* **TASK**: Go through the entries and count the lines with the string "joints" in them. Give only that number.

Saved data entries
>>>
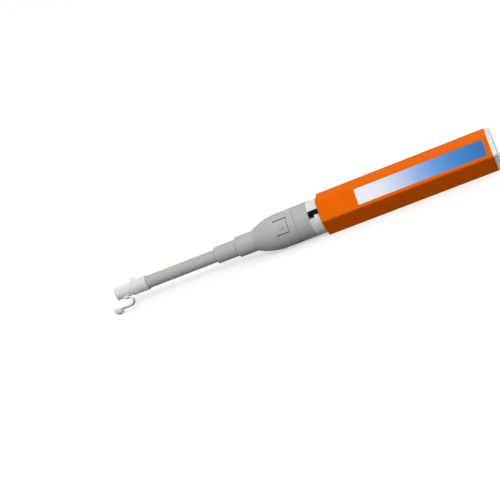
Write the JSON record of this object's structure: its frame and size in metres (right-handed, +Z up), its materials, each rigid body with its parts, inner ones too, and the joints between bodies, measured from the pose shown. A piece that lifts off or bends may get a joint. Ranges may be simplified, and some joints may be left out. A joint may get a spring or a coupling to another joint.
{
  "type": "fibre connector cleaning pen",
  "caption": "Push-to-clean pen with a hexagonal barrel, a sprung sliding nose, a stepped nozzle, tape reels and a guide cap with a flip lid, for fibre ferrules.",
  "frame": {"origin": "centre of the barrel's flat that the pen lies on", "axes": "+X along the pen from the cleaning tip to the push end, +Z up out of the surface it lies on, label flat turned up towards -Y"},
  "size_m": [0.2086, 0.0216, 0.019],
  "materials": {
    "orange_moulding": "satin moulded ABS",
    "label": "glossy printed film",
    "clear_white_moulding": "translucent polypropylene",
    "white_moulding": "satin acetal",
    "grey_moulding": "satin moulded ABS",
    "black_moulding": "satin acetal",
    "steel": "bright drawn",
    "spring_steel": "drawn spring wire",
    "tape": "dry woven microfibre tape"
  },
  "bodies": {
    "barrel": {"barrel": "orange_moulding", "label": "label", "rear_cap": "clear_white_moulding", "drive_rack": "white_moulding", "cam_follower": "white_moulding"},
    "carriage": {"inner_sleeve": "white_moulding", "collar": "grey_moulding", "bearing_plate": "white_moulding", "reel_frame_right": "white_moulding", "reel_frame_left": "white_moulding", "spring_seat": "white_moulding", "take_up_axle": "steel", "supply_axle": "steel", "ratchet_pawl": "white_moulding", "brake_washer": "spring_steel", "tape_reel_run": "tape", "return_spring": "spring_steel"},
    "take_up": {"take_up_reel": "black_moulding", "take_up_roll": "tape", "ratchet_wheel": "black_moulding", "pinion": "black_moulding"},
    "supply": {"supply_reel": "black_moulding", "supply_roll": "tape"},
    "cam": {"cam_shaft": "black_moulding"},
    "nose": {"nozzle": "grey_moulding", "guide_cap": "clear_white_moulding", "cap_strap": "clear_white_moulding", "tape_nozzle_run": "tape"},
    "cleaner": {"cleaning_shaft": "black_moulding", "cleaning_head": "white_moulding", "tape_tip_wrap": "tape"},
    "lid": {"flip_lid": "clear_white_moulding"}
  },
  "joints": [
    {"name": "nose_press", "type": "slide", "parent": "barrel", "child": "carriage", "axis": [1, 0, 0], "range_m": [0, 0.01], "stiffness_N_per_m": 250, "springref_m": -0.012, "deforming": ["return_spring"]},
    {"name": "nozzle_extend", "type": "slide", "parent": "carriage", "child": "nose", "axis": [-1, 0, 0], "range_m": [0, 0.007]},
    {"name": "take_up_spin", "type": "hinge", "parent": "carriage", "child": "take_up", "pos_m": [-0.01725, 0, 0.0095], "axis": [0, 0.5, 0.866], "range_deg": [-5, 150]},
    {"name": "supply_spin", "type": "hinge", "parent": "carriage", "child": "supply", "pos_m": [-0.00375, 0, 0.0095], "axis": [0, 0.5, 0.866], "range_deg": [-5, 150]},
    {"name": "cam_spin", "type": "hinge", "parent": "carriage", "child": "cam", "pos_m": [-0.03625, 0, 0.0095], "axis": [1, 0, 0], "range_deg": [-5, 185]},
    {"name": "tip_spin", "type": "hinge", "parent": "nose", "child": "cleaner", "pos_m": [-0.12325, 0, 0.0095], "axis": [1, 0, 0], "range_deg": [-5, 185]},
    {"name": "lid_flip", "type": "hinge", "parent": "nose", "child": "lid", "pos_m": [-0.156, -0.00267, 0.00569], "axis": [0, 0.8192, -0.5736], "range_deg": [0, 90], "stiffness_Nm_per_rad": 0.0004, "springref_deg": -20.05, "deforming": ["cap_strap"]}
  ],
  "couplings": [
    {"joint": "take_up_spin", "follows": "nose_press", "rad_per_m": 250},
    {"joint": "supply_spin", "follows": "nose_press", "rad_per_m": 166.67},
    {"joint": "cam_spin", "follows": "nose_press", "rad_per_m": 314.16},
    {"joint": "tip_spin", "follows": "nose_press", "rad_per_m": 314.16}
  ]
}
<<<
>>>
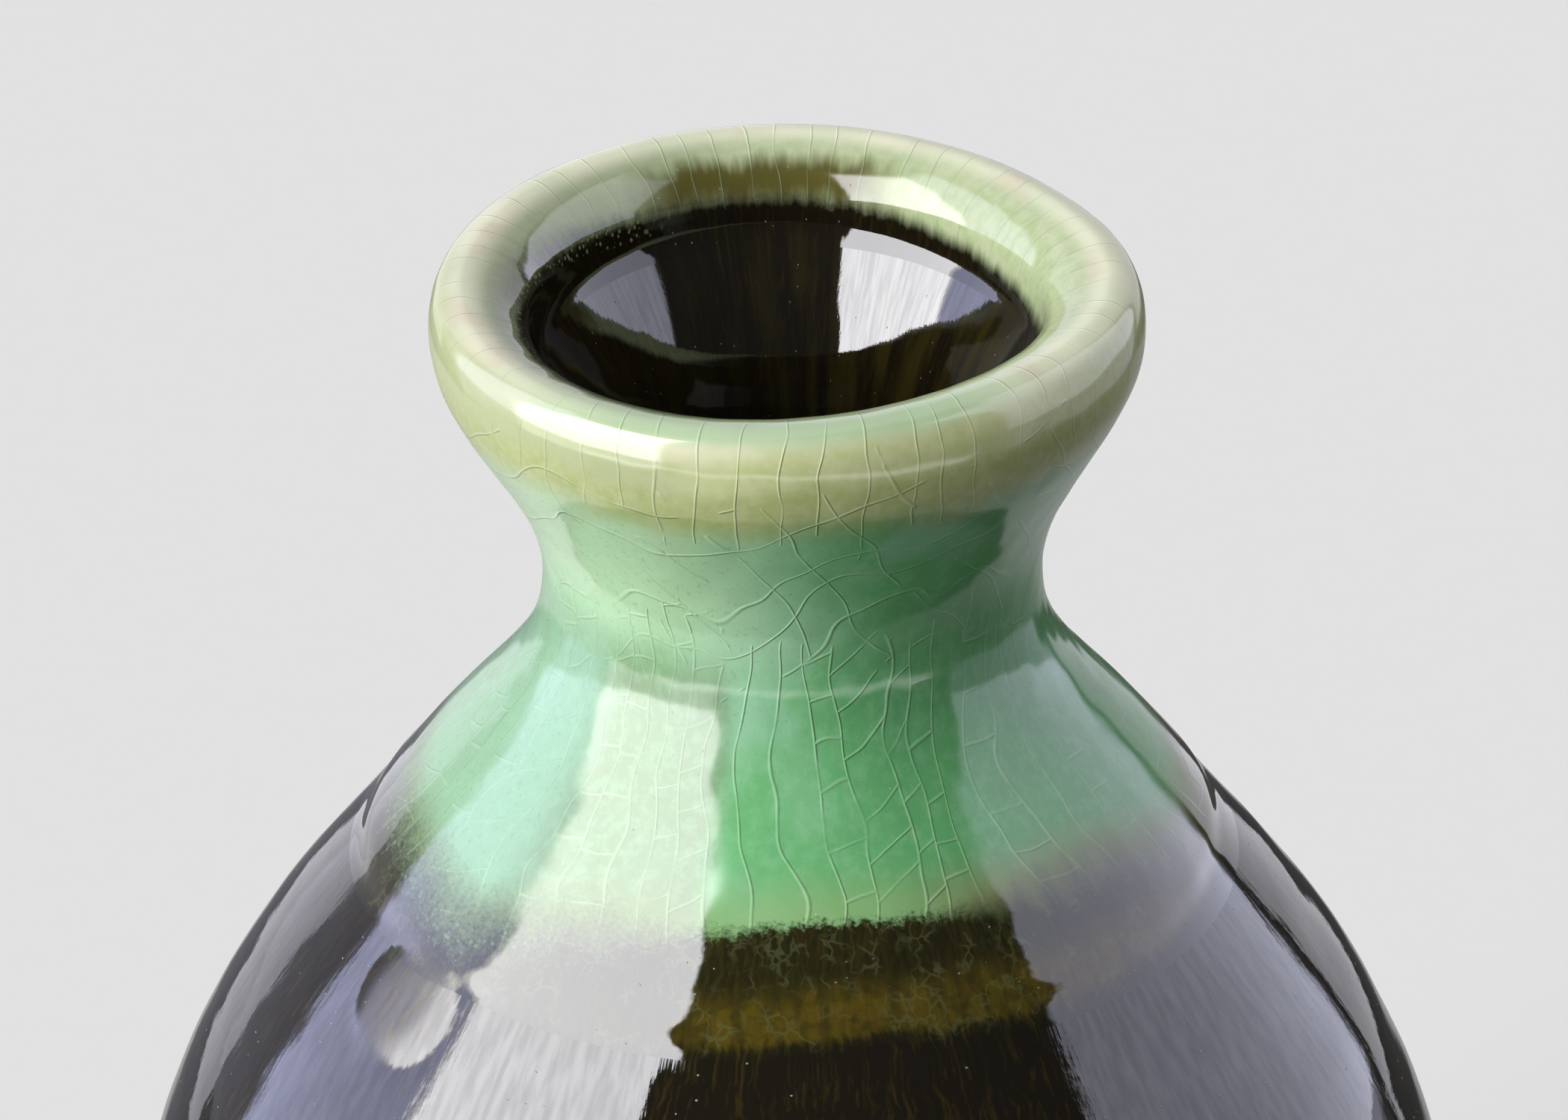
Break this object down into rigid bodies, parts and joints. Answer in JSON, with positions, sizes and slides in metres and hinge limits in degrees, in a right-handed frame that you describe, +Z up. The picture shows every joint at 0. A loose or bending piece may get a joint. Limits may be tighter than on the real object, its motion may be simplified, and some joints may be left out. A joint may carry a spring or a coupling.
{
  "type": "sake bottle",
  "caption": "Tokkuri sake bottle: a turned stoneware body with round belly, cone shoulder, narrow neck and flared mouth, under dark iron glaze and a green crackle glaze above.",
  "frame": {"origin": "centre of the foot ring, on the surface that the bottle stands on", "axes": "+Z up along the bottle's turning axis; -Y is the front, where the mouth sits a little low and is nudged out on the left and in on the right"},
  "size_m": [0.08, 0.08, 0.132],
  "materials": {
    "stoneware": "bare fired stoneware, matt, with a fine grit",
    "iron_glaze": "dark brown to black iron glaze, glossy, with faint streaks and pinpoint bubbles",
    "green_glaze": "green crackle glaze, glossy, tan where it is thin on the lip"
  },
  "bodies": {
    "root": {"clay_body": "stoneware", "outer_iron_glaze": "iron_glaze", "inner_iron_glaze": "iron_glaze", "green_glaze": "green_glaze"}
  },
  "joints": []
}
<<<
* **OUTPUT**: 4